DATASET EXCERPT
--- --- ---
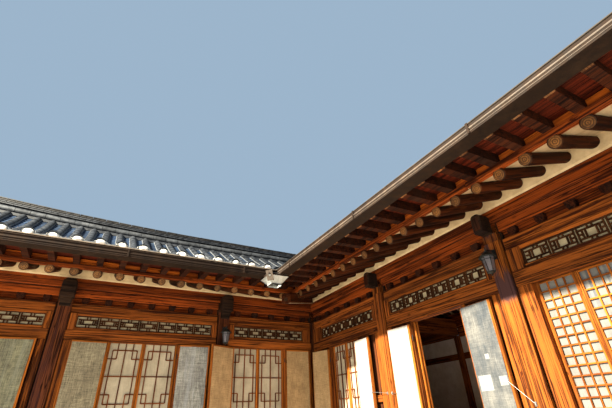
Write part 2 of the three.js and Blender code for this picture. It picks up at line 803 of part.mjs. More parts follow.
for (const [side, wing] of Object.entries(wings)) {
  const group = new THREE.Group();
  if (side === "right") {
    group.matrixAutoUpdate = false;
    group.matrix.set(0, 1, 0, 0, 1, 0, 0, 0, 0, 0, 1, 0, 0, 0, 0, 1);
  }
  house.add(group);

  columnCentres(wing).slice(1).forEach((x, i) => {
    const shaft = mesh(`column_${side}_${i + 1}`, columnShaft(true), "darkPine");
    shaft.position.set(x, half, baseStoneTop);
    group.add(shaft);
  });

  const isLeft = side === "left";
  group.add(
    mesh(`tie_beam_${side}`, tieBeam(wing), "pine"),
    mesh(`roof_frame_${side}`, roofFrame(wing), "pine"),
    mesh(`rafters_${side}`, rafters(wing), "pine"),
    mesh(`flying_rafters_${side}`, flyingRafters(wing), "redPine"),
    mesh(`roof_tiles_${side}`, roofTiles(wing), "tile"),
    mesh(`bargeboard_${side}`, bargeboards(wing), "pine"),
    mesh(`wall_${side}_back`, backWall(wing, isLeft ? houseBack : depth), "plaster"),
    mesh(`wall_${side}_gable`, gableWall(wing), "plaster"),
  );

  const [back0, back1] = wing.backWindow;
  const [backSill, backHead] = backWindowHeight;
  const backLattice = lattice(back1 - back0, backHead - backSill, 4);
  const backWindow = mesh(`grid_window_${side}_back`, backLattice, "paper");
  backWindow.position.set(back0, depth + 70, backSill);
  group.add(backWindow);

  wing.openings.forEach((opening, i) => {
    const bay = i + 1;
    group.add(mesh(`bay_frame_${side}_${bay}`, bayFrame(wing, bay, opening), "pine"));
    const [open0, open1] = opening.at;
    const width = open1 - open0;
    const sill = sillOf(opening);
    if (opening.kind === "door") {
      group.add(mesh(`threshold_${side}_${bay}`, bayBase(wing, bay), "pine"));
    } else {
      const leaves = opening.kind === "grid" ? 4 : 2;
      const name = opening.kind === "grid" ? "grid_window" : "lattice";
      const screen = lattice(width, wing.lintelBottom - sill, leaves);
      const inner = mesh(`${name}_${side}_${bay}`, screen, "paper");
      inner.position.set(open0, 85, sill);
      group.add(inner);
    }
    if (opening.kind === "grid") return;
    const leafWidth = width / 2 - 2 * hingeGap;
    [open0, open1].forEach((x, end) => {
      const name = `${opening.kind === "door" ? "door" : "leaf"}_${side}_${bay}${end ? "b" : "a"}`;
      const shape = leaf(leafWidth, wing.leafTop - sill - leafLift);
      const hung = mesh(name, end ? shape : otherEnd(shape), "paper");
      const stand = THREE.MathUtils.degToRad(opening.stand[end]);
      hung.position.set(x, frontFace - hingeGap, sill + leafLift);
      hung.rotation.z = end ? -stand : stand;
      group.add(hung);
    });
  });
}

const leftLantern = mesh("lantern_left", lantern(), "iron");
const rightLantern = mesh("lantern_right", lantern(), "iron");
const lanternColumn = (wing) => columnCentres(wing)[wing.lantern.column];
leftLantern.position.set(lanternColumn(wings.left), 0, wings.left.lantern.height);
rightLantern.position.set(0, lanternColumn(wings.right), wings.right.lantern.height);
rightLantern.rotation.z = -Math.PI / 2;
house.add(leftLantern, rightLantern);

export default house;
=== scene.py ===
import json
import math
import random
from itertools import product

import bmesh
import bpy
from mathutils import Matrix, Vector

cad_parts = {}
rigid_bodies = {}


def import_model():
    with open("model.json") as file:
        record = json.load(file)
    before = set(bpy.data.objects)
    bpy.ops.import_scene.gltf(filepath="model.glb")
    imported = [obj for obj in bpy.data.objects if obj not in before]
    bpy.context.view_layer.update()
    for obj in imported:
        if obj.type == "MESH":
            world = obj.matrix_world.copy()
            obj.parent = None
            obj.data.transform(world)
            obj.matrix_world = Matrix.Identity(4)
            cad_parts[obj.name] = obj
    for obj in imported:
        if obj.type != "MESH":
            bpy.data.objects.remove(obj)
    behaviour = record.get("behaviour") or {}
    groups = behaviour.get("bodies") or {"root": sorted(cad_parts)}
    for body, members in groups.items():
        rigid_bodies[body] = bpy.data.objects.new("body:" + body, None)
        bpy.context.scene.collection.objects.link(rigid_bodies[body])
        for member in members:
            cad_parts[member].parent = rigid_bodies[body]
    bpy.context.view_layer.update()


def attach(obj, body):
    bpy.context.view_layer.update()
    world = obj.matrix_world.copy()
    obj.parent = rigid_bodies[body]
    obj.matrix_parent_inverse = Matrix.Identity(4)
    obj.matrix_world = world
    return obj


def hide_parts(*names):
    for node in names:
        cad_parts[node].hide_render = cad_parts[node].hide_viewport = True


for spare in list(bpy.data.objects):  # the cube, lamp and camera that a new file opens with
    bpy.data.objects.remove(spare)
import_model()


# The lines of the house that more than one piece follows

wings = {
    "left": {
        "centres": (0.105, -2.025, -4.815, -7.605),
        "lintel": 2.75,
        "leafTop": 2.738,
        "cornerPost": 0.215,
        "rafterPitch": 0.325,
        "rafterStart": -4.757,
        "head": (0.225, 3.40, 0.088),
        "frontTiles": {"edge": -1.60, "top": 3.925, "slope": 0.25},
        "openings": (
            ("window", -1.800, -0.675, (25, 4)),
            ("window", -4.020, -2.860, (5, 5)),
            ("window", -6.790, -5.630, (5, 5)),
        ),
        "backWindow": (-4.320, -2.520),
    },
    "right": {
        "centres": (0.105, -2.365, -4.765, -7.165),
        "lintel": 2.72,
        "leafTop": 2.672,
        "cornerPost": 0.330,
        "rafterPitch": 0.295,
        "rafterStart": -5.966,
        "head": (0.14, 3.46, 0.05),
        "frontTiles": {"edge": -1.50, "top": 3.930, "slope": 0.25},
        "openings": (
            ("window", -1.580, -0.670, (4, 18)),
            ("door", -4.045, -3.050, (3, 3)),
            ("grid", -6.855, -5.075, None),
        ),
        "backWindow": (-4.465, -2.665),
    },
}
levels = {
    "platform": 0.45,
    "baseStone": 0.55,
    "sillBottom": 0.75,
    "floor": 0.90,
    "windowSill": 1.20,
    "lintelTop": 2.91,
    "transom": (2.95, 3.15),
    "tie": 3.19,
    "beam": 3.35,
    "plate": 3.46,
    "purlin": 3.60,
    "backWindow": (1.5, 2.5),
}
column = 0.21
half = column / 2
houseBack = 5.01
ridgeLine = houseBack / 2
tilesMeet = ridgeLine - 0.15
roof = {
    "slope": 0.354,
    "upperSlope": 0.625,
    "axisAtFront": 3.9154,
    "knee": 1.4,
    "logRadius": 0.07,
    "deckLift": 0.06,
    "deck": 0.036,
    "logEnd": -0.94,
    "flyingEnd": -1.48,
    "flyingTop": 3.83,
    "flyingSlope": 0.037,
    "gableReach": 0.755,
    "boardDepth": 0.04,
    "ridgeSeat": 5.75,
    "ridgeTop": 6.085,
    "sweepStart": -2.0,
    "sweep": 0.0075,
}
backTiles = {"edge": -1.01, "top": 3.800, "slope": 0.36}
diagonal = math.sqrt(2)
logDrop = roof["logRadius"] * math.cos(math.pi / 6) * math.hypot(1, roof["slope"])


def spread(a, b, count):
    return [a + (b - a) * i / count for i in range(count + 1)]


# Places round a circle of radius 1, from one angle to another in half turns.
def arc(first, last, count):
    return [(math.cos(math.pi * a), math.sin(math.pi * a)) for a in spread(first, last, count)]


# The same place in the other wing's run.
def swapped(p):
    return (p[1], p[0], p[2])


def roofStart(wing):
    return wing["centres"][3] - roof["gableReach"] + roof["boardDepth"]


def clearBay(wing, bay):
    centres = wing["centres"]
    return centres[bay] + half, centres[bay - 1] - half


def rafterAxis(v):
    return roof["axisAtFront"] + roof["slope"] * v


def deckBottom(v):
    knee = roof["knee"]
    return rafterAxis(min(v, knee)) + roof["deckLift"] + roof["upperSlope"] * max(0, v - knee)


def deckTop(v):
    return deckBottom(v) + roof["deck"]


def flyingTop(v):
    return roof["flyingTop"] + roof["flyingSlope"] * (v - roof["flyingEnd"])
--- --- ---
STATED TASK
From the top of the listing above, restate each line word for word up to and including the line with "house.add(group);"; add nothing else.

CORRECT RESULT
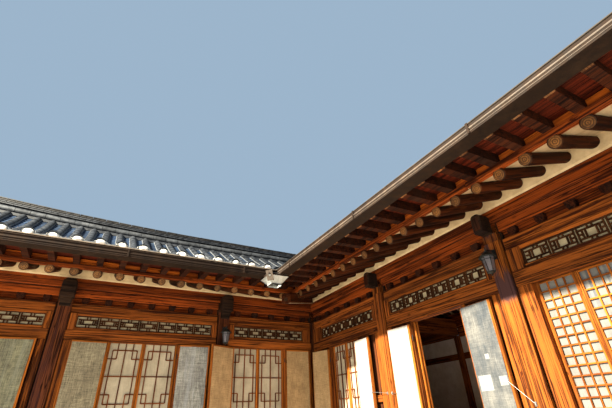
Write part 2 of the three.js and Blender code for this picture. It picks up at line 803 of part.mjs. More parts follow.
for (const [side, wing] of Object.entries(wings)) {
  const group = new THREE.Group();
  if (side === "right") {
    group.matrixAutoUpdate = false;
    group.matrix.set(0, 1, 0, 0, 1, 0, 0, 0, 0, 0, 1, 0, 0, 0, 0, 1);
  }
  house.add(group);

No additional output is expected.